====== Supplied data

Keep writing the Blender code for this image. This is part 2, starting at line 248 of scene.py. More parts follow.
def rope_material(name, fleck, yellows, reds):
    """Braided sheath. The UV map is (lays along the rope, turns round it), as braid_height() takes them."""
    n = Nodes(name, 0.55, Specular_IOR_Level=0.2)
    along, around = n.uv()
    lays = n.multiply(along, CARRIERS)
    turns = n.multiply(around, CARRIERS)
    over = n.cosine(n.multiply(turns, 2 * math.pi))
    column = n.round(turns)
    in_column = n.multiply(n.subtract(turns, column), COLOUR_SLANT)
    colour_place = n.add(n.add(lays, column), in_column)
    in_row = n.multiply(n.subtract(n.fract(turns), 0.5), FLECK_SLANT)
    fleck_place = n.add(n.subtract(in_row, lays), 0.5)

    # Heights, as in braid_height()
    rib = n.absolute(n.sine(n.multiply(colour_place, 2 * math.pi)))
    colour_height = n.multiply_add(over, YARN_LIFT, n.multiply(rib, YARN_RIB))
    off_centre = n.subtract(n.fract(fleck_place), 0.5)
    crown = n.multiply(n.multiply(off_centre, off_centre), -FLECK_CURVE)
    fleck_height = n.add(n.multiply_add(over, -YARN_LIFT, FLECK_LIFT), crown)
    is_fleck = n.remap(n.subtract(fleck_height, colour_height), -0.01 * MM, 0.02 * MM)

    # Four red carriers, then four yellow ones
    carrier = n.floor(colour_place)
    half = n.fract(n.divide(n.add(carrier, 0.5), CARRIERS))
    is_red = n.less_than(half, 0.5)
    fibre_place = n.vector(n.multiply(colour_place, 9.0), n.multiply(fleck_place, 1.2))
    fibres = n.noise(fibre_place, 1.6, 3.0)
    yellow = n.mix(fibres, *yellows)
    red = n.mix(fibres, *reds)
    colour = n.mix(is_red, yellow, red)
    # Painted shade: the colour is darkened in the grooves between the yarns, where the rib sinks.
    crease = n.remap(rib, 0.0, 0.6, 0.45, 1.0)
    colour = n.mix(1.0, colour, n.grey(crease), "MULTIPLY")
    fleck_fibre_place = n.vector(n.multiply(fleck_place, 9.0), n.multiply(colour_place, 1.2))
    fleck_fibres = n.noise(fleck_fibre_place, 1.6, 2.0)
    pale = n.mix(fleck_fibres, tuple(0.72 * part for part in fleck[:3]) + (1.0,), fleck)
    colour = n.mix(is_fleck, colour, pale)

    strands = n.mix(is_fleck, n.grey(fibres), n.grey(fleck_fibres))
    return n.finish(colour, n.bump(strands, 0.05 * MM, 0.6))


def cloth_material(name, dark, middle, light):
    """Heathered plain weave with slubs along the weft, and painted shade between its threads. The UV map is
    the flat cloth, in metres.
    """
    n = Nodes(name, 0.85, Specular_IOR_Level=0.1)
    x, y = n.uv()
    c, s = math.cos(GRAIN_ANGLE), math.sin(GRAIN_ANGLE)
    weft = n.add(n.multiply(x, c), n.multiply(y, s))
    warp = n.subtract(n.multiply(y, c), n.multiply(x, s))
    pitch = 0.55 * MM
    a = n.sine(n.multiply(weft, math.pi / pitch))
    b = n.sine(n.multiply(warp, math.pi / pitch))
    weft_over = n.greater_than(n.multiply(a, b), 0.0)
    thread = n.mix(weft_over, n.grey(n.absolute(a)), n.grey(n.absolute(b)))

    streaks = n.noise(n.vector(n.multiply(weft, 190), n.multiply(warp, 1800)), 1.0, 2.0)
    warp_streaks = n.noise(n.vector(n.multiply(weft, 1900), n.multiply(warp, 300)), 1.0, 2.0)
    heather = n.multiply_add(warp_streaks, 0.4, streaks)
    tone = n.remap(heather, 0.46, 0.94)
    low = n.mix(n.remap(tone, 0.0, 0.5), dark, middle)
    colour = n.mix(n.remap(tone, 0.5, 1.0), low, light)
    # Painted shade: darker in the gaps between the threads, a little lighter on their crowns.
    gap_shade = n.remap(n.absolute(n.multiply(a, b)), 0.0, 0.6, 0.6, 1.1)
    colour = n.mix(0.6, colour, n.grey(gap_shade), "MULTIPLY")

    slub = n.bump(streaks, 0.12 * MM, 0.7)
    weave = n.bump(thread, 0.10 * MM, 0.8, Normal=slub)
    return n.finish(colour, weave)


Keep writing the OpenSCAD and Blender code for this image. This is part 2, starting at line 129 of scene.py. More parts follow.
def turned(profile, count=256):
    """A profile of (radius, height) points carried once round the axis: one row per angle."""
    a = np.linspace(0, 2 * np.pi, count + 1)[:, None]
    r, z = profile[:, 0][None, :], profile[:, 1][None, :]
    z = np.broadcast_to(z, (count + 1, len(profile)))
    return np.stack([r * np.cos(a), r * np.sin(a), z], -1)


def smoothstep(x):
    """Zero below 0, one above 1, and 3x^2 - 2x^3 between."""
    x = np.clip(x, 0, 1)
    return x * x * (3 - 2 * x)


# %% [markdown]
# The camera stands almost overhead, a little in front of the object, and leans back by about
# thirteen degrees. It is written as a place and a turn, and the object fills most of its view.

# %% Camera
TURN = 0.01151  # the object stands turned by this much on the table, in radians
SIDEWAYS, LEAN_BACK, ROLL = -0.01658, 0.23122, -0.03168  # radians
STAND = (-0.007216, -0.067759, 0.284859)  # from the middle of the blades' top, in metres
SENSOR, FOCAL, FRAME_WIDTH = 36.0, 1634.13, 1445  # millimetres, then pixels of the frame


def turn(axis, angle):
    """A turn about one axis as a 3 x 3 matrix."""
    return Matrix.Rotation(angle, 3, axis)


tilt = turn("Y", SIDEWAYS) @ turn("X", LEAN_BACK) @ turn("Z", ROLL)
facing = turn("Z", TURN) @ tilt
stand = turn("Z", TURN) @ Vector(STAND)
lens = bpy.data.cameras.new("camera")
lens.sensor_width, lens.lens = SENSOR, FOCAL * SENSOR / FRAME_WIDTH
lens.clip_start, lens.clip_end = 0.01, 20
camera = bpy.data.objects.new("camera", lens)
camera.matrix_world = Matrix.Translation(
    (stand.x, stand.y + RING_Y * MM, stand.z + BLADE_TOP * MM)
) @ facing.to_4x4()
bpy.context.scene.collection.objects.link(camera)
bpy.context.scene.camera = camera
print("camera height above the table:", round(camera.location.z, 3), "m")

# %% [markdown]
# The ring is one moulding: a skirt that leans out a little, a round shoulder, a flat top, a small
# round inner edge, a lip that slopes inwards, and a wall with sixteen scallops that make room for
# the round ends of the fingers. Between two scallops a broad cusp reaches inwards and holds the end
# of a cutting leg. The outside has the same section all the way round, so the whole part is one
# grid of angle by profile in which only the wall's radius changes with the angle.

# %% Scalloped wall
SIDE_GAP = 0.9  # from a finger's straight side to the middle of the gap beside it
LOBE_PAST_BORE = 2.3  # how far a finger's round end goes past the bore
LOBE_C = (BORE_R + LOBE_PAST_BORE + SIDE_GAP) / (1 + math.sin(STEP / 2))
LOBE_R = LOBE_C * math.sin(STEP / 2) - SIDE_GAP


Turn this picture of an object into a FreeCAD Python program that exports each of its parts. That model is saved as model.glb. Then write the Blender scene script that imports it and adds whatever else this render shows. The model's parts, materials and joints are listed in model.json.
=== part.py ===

============

Look through the material above. Copy each line where the word "code" appears.

Keep writing the Blender code for this image. This is part 2, starting at line 248 of scene.py. More parts follow.
Keep writing the OpenSCAD and Blender code for this image. This is part 2, starting at line 129 of scene.py. More parts follow.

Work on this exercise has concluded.